-- start AVAILABLE RECORDS --
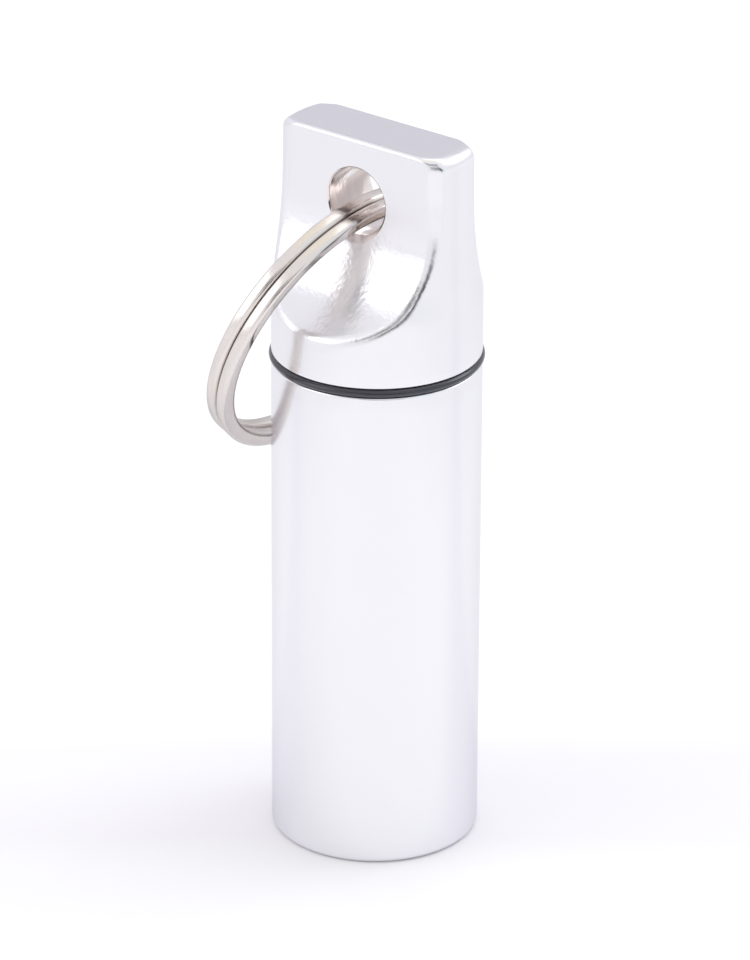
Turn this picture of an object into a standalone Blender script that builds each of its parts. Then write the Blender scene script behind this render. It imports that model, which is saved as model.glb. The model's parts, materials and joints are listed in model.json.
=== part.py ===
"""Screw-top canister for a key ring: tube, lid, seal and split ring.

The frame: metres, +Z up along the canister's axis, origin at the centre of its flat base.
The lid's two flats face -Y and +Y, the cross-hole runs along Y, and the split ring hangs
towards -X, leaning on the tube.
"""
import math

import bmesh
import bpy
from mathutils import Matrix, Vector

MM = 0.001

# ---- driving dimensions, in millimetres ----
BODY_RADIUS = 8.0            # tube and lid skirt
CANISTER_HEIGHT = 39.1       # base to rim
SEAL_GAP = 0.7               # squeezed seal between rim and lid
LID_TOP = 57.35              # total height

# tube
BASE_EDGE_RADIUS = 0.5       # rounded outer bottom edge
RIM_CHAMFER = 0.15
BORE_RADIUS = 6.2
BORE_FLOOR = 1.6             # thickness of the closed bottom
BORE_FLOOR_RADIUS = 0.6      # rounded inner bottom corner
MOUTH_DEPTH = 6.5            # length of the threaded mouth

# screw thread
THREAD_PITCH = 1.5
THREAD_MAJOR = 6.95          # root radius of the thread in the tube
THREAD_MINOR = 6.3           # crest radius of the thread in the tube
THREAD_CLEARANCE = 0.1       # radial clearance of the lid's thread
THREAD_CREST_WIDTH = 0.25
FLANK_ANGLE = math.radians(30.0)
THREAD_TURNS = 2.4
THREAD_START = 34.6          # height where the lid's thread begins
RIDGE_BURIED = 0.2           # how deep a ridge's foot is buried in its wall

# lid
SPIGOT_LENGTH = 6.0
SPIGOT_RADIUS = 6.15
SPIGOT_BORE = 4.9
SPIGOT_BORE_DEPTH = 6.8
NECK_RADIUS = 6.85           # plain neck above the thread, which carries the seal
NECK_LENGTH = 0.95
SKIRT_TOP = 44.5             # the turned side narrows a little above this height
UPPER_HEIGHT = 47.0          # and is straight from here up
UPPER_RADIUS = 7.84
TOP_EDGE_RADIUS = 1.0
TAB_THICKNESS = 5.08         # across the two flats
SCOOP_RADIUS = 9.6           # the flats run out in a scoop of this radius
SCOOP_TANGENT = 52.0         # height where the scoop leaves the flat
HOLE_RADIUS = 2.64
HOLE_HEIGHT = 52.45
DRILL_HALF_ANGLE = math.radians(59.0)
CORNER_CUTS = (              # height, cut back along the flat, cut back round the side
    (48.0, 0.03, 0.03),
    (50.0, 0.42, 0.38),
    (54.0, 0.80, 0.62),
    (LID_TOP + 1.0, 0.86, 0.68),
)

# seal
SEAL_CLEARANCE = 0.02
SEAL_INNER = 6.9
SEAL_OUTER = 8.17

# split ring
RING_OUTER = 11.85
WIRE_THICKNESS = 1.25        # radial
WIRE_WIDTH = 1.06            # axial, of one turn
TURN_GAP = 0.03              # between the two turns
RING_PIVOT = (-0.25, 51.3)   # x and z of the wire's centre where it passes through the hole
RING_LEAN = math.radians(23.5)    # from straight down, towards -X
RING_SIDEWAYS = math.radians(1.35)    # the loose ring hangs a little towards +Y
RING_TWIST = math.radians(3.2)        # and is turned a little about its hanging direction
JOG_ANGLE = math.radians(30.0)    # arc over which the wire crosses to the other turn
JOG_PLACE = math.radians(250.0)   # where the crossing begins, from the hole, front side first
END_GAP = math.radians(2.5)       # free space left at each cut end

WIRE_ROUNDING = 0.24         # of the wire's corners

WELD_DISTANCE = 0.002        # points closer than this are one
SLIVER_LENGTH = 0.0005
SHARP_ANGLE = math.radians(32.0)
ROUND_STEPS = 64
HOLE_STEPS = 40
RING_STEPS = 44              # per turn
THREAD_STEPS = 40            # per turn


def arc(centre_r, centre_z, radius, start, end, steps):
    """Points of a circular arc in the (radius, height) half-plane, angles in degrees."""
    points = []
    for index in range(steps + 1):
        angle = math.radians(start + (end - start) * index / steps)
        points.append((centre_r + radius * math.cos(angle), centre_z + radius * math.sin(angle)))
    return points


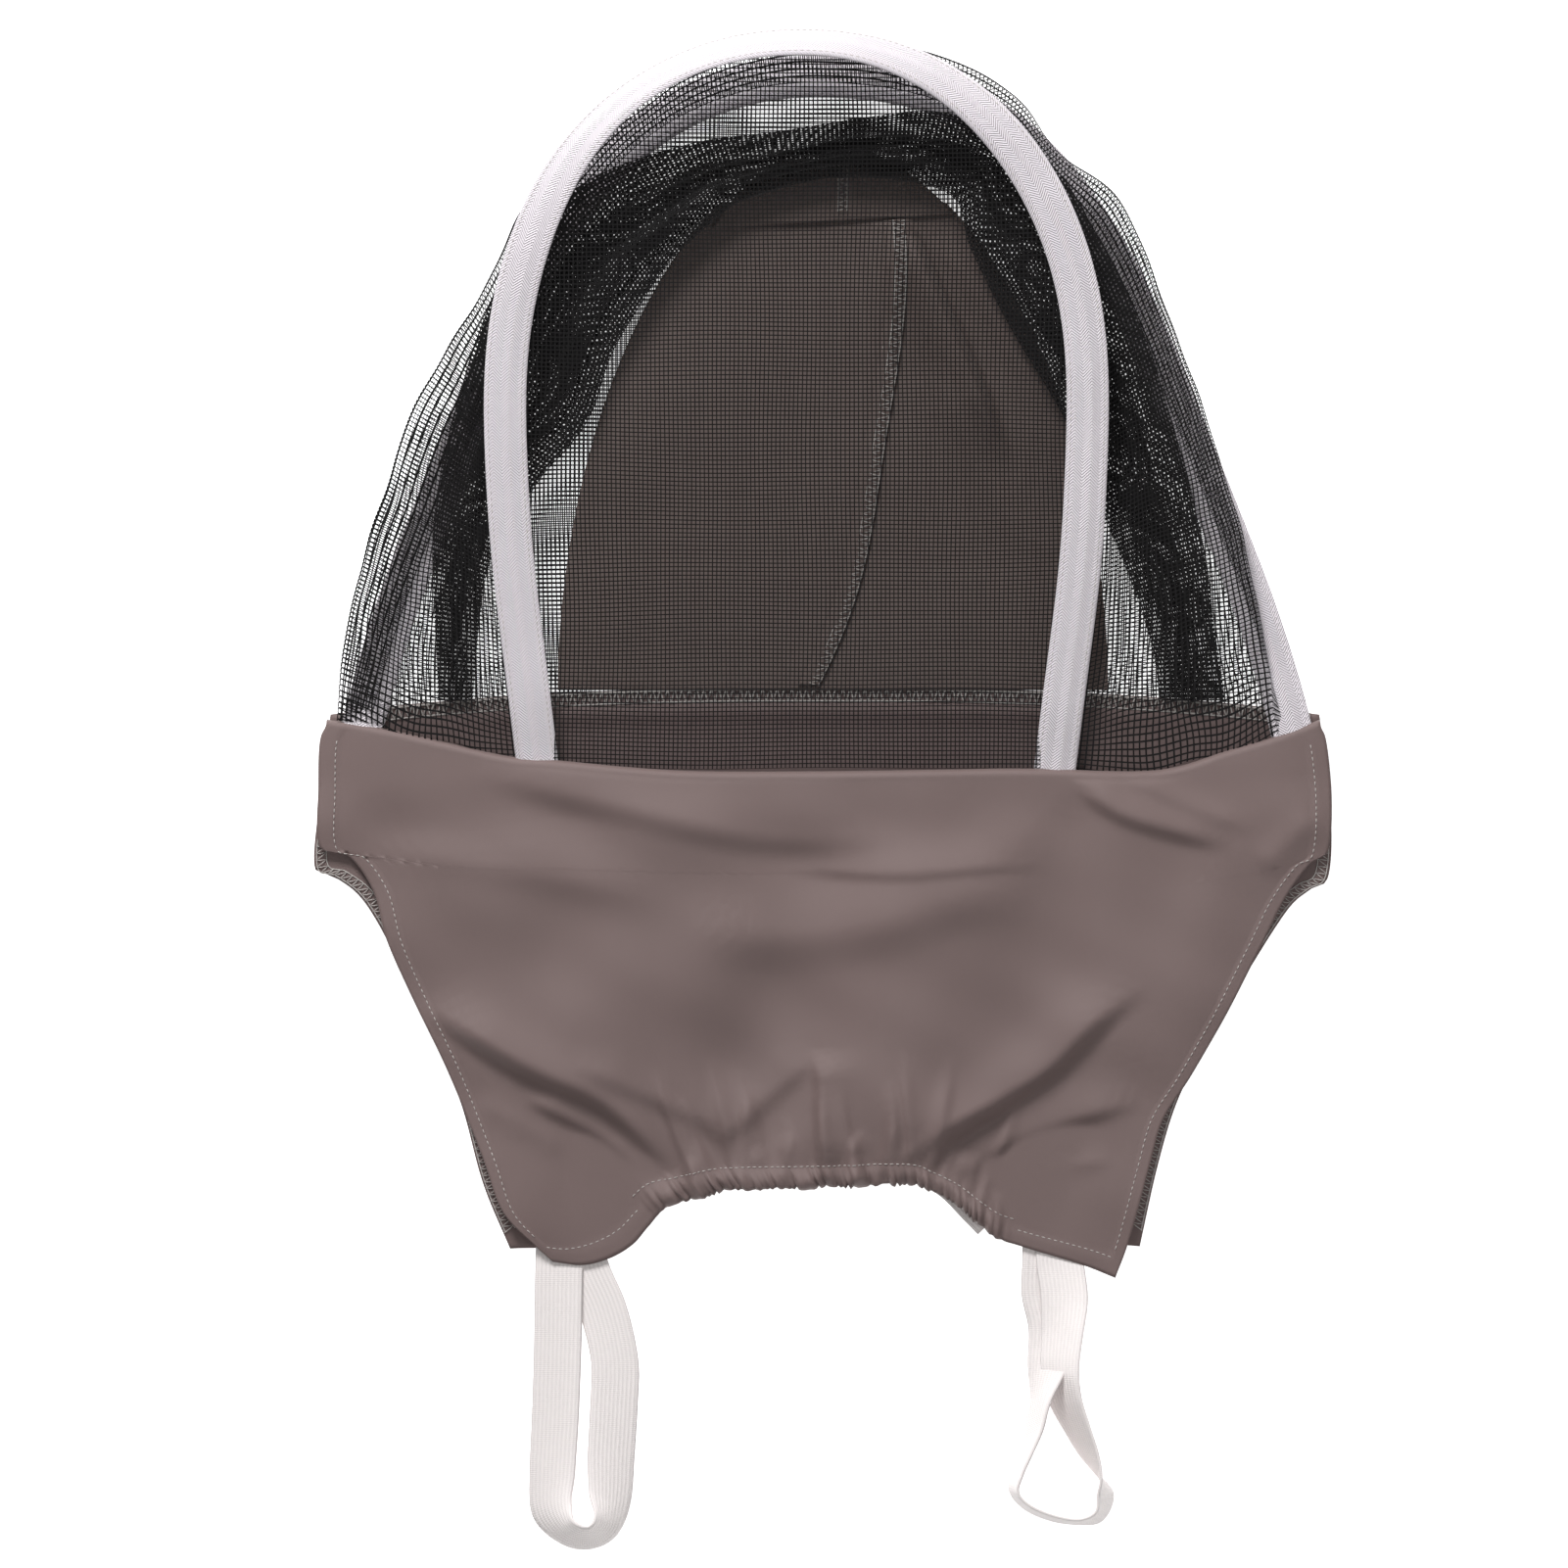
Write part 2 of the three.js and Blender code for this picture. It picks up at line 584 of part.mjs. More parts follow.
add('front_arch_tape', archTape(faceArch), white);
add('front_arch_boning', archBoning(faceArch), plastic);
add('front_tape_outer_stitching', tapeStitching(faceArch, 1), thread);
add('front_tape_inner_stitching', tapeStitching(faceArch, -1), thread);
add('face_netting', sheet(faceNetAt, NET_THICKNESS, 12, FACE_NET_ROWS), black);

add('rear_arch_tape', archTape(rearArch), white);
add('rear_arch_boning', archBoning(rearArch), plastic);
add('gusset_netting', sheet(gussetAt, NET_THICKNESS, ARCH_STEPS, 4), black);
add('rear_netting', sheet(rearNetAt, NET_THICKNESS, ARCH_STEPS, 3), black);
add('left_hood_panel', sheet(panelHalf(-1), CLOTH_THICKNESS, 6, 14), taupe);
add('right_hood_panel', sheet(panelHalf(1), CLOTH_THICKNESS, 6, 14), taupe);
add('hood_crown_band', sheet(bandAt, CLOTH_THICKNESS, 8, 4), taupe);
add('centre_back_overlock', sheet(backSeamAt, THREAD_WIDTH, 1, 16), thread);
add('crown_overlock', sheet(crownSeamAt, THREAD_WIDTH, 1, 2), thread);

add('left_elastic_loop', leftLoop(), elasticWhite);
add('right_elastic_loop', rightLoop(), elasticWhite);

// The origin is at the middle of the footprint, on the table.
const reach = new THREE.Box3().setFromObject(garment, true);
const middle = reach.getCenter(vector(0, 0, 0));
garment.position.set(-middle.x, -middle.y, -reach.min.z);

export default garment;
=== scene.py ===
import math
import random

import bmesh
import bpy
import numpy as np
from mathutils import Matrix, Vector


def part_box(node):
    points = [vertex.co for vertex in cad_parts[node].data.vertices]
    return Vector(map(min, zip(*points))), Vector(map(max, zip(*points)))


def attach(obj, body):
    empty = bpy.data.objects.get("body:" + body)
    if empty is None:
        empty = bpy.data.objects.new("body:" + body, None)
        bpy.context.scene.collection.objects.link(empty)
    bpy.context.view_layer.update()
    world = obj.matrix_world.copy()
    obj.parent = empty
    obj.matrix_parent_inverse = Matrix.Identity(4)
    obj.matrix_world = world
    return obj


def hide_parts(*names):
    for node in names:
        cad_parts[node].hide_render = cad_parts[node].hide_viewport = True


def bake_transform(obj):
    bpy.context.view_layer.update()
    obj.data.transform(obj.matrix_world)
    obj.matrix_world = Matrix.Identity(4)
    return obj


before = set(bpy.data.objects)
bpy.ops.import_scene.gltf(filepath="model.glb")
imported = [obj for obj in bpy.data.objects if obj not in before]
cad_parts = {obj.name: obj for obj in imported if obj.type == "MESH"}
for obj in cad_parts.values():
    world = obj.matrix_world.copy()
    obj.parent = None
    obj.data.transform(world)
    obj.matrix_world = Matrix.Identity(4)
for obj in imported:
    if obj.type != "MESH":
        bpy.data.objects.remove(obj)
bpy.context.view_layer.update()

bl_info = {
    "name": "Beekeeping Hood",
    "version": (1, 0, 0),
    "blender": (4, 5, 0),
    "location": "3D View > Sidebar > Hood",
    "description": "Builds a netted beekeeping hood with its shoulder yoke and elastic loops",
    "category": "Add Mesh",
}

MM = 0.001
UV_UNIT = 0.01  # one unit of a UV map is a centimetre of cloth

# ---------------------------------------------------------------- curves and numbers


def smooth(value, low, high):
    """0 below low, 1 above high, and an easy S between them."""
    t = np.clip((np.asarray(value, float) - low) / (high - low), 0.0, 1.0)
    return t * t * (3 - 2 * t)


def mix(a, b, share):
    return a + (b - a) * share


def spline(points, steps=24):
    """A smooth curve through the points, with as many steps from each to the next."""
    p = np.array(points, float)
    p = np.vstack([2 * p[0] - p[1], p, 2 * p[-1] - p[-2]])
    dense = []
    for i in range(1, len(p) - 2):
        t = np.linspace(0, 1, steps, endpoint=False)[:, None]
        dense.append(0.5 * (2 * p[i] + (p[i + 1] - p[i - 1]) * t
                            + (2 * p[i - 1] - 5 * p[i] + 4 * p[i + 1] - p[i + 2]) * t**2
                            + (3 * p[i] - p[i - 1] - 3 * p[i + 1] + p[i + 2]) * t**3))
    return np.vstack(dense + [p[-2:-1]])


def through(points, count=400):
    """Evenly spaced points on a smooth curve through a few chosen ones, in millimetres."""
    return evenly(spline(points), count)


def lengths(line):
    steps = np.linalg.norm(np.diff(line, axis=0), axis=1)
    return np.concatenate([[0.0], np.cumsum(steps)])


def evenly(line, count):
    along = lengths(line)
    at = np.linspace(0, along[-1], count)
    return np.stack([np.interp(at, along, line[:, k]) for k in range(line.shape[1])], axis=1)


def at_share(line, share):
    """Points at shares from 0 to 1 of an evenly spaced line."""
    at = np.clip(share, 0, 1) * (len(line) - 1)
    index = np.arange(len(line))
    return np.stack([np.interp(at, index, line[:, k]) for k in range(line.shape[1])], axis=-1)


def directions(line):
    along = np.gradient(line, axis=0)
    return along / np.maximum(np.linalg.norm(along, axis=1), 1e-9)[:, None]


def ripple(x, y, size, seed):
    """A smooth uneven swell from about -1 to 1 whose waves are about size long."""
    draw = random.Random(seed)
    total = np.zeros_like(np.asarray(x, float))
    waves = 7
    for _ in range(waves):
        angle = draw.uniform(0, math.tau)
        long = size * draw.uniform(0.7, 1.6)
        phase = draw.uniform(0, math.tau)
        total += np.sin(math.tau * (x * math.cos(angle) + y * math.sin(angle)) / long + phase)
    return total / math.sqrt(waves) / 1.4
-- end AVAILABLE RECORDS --
#### WHAT YOU HAVE TO DO
Both the line with "Write part 2" and the line with "12, FACE_NET_ROWS), black);" belong in the answer; write them out exactly, with every line between.

#### TASK ANSWER
Write part 2 of the three.js and Blender code for this picture. It picks up at line 584 of part.mjs. More parts follow.
add('front_arch_tape', archTape(faceArch), white);
add('front_arch_boning', archBoning(faceArch), plastic);
add('front_tape_outer_stitching', tapeStitching(faceArch, 1), thread);
add('front_tape_inner_stitching', tapeStitching(faceArch, -1), thread);
add('face_netting', sheet(faceNetAt, NET_THICKNESS, 12, FACE_NET_ROWS), black);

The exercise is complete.